This article was placed on behalf of the U.S. based equity research effort of institutional broker and investment bank Canaccord Genuity. It was part of a series of articles developed under an agreement with forbes.com to work with a variety of contributors and assist them in delivering actionable investment ideas each week. The site, forbes.com is one of the top 500 sites in the world with nearly 10 million subscribers and approximately 100 million page views a month.

Following TEVA’s Q3 earnings, Canaccord analyst Randall Stanicky reaffirmed his BUY rating and $52 price target, noting that the stock remains his top idea on what he thinks is “an inflection point both on the stock path . . .”

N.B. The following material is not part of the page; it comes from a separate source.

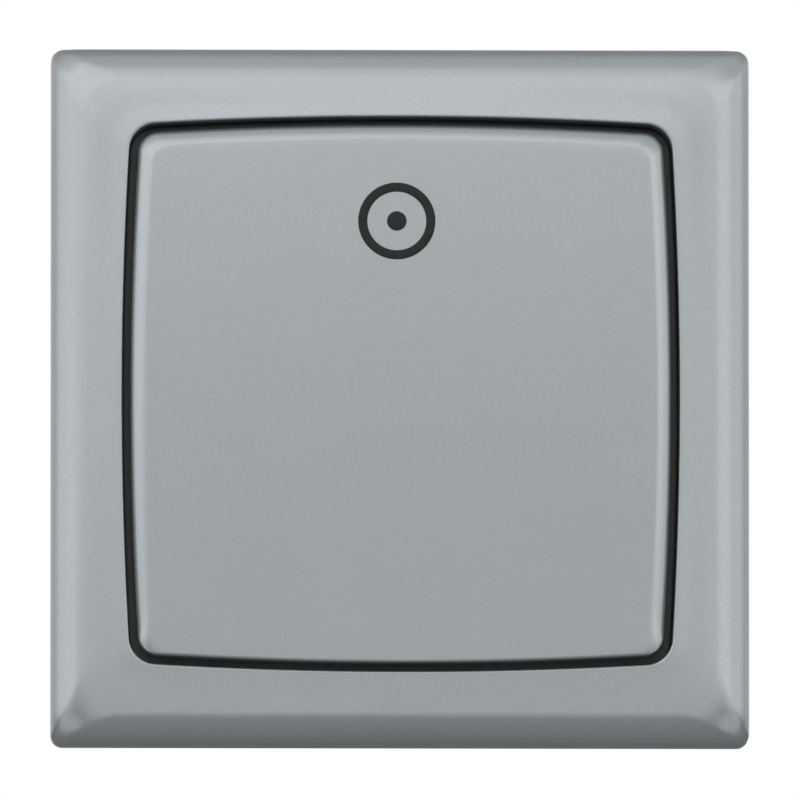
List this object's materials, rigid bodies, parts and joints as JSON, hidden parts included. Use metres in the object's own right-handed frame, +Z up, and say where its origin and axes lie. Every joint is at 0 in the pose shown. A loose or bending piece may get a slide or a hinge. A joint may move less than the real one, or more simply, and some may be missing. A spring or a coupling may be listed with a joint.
{
  "type": "push button light switch",
  "caption": "Flush wall push button for lighting: square frame with rounded shoulders, full size tipping rocker marked with a ring and dot, spring return contact block and claws.",
  "frame": {"origin": "middle of the wall plane, where the frame's back rim and the ring's back lie", "axes": "+X to the right seen from the room, +Y into the wall, +Z up"},
  "size_m": [0.081, 0.0399, 0.081],
  "materials": {
    "silver_lacquer": "silver grey lacquer on moulded plastic, satin",
    "carrier_plastic": "natural moulded plastic, smooth",
    "white_plastic": "pale grey glass filled plastic, fine texture",
    "orange_plastic": "orange moulded plastic",
    "zinc_steel": "zinc plated stamped steel",
    "spring_steel": "bright spring steel",
    "brass": "stamped brass",
    "silver": "silver contact tip"
  },
  "bodies": {
    "root": {"cover_frame": "silver_lacquer", "support_ring": "zinc_steel", "mechanism_cover": "white_plastic", "base_housing": "white_plastic", "housing_screws": "zinc_steel", "fixed_contact_left": "brass", "fixed_contact_right": "brass", "fixed_contact_tips": "silver", "clamp_spring_left": "spring_steel", "clamp_spring_right": "spring_steel", "claw_pin_left": "spring_steel", "claw_pin_right": "spring_steel", "return_spring": "spring_steel"},
    "rocker": {"rocker_cover": "silver_lacquer", "rocker_carrier": "carrier_plastic"},
    "plunger": {"plunger": "carrier_plastic", "contact_bridge": "brass", "moving_contact_tips": "silver", "contact_spring": "spring_steel"},
    "release_lever_left": {"release_lever_left": "orange_plastic"},
    "claw_left": {"claw_left": "zinc_steel"},
    "claw_screw_left": {"claw_screw_left": "zinc_steel"},
    "claw_nut_left": {"claw_nut_left": "zinc_steel"},
    "release_lever_right": {"release_lever_right": "orange_plastic"},
    "claw_right": {"claw_right": "zinc_steel"},
    "claw_screw_right": {"claw_screw_right": "zinc_steel"},
    "claw_nut_right": {"claw_nut_right": "zinc_steel"}
  },
  "joints": [
    {"name": "rocker_tilt", "type": "hinge", "parent": "root", "child": "rocker", "pos_m": [0, -0.005, 0], "axis": [-1, 0, 0], "range_deg": [0, 4.5], "stiffness_Nm_per_rad": 0.3, "springref_deg": -5.73},
    {"name": "plunger_slide", "type": "slide", "parent": "root", "child": "plunger", "axis": [0, 1, 0], "range_m": [0, 0.00104], "deforming": ["return_spring"]},
    {"name": "release_slide_left", "type": "slide", "parent": "root", "child": "release_lever_left", "axis": [0, -1, 0], "range_m": [0, 0.0016], "stiffness_N_per_m": 500, "springref_m": -0.0005, "deforming": ["clamp_spring_left"]},
    {"name": "claw_swing_left", "type": "hinge", "parent": "root", "child": "claw_left", "pos_m": [-0.026, 0.012, 0], "axis": [0, 0, -1], "range_deg": [0, 20]},
    {"name": "claw_screw_turn_left", "type": "hinge", "parent": "root", "child": "claw_screw_left", "pos_m": [-0.0205, 0, 0], "axis": [0, 1, 0], "range_deg": [0, 1155]},
    {"name": "claw_nut_slide_left", "type": "slide", "parent": "root", "child": "claw_nut_left", "axis": [0, -1, 0], "range_m": [0, 0.00193]},
    {"name": "release_slide_right", "type": "slide", "parent": "root", "child": "release_lever_right", "axis": [0, -1, 0], "range_m": [0, 0.0016], "stiffness_N_per_m": 500, "springref_m": -0.0005, "deforming": ["clamp_spring_right"]},
    {"name": "claw_swing_right", "type": "hinge", "parent": "root", "child": "claw_right", "pos_m": [0.026, 0.012, 0], "axis": [0, 0, 1], "range_deg": [0, 20]},
    {"name": "claw_screw_turn_right", "type": "hinge", "parent": "root", "child": "claw_screw_right", "pos_m": [0.0205, 0, 0], "axis": [0, 1, 0], "range_deg": [0, 1155]},
    {"name": "claw_nut_slide_right", "type": "slide", "parent": "root", "child": "claw_nut_right", "axis": [0, -1, 0], "range_m": [0, 0.00193]}
  ],
  "couplings": [
    {"joint": "plunger_slide", "follows": "rocker_tilt", "m_per_rad": 0.013},
    {"joint": "claw_screw_turn_left", "follows": "claw_swing_left", "ratio": 57.596},
    {"joint": "claw_nut_slide_left", "follows": "claw_swing_left", "m_per_rad": 0.0055},
    {"joint": "claw_screw_turn_right", "follows": "claw_swing_right", "ratio": 57.596},
    {"joint": "claw_nut_slide_right", "follows": "claw_swing_right", "m_per_rad": 0.0055}
  ]
}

Following the earnings report Mr. Stanicky noted three key points for investors:

(1) Achievable Q4 EPS that now offers visibility and upside potential. . . “Bottom line, visibility has improved, the bar has been lowered and catalysts lie ahead.

(2) An update on 2012 ahead of year-end that he thinks will come with a new capital allocation philosophy . . . “Many, including us, are seeing a more aggressive share buy-back as prudent at current levels.”

(3) A valuation that is still at a notable discount to pharma. He noted that “When stripping out US Copaxone and looking at TEVA shares relative to big pharma – trading at 10.5x 2013 P/E – TEVA trades at a ~ 20% discount.”